--- begin DATASET CONTENT ---
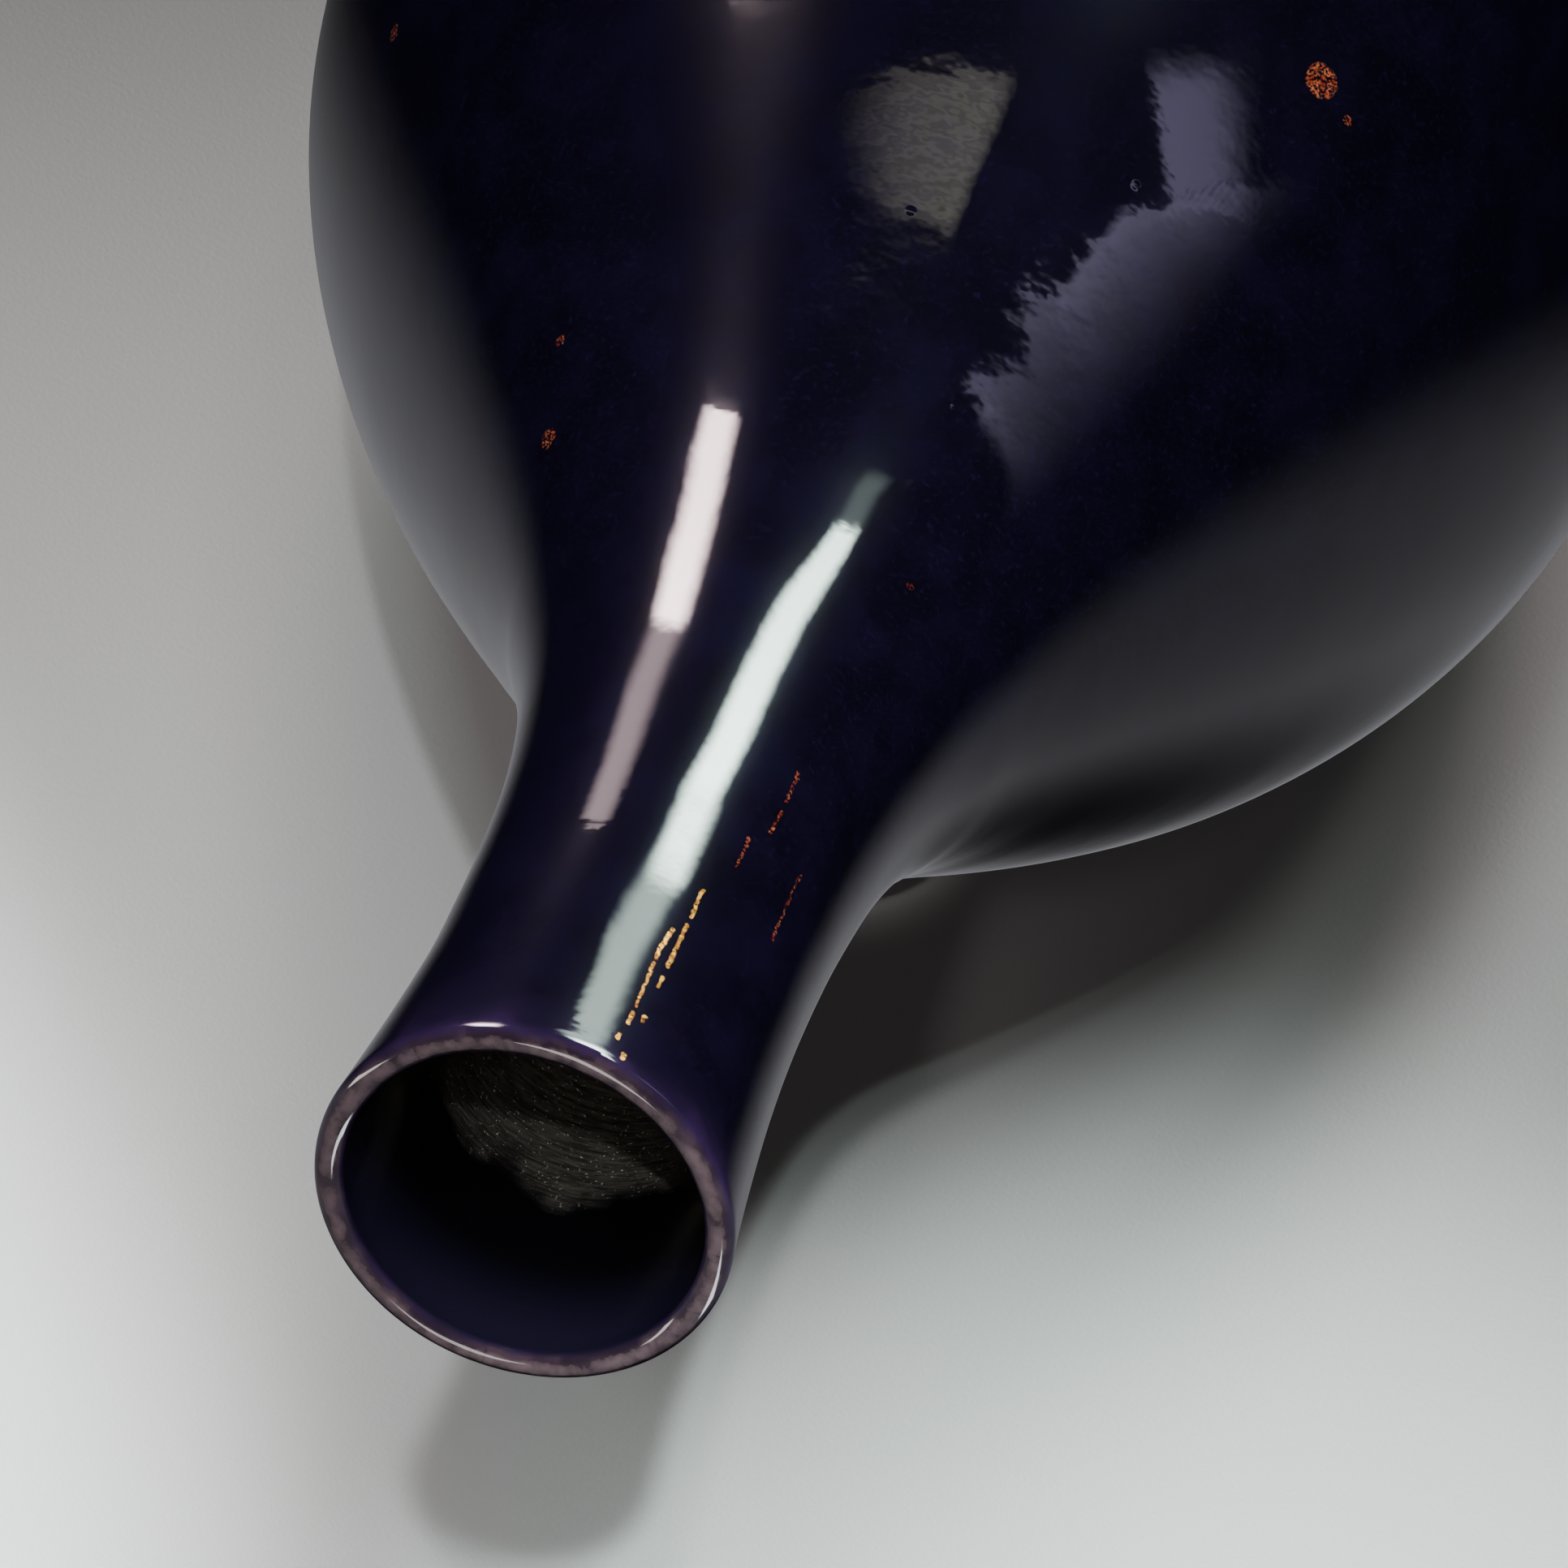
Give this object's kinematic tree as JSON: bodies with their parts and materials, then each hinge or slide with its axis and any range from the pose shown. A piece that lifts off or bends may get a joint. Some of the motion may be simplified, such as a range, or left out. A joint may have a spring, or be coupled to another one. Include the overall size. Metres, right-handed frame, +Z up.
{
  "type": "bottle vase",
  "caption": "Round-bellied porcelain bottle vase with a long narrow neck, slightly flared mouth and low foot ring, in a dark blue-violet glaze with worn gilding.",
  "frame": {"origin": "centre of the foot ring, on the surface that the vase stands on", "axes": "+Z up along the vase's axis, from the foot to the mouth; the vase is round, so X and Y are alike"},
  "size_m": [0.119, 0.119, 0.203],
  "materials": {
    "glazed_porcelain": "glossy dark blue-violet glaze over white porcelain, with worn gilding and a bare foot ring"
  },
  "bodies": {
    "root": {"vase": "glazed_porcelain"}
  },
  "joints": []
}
--- end DATASET CONTENT ---
-- WHAT NEEDS TO BE DONE --
Make an exact copy of the listing, including every line.

-- THE RESPONSE --
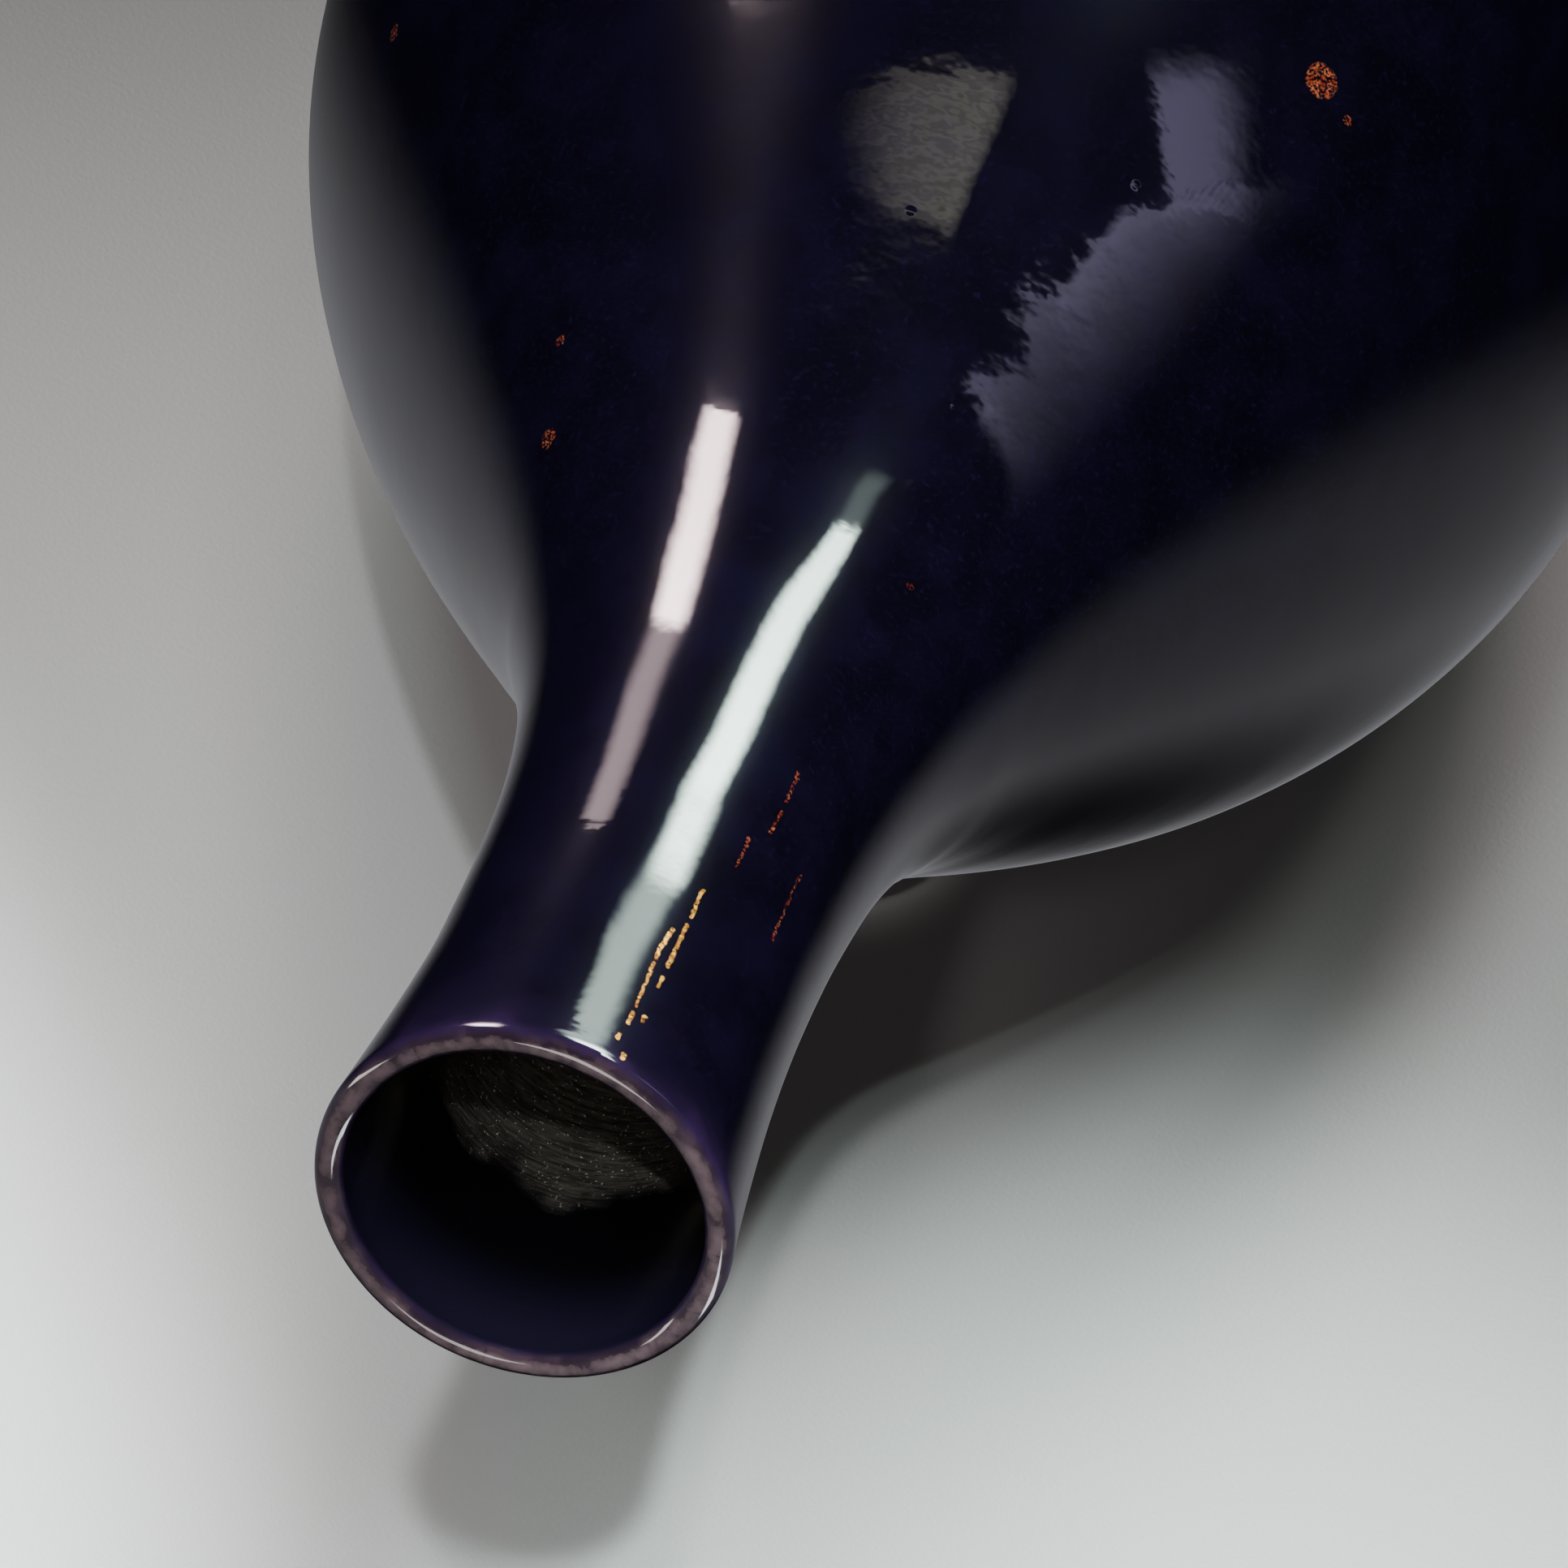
Give this object's kinematic tree as JSON: bodies with their parts and materials, then each hinge or slide with its axis and any range from the pose shown. A piece that lifts off or bends may get a joint. Some of the motion may be simplified, such as a range, or left out. A joint may have a spring, or be coupled to another one. Include the overall size. Metres, right-handed frame, +Z up.
{
  "type": "bottle vase",
  "caption": "Round-bellied porcelain bottle vase with a long narrow neck, slightly flared mouth and low foot ring, in a dark blue-violet glaze with worn gilding.",
  "frame": {"origin": "centre of the foot ring, on the surface that the vase stands on", "axes": "+Z up along the vase's axis, from the foot to the mouth; the vase is round, so X and Y are alike"},
  "size_m": [0.119, 0.119, 0.203],
  "materials": {
    "glazed_porcelain": "glossy dark blue-violet glaze over white porcelain, with worn gilding and a bare foot ring"
  },
  "bodies": {
    "root": {"vase": "glazed_porcelain"}
  },
  "joints": []
}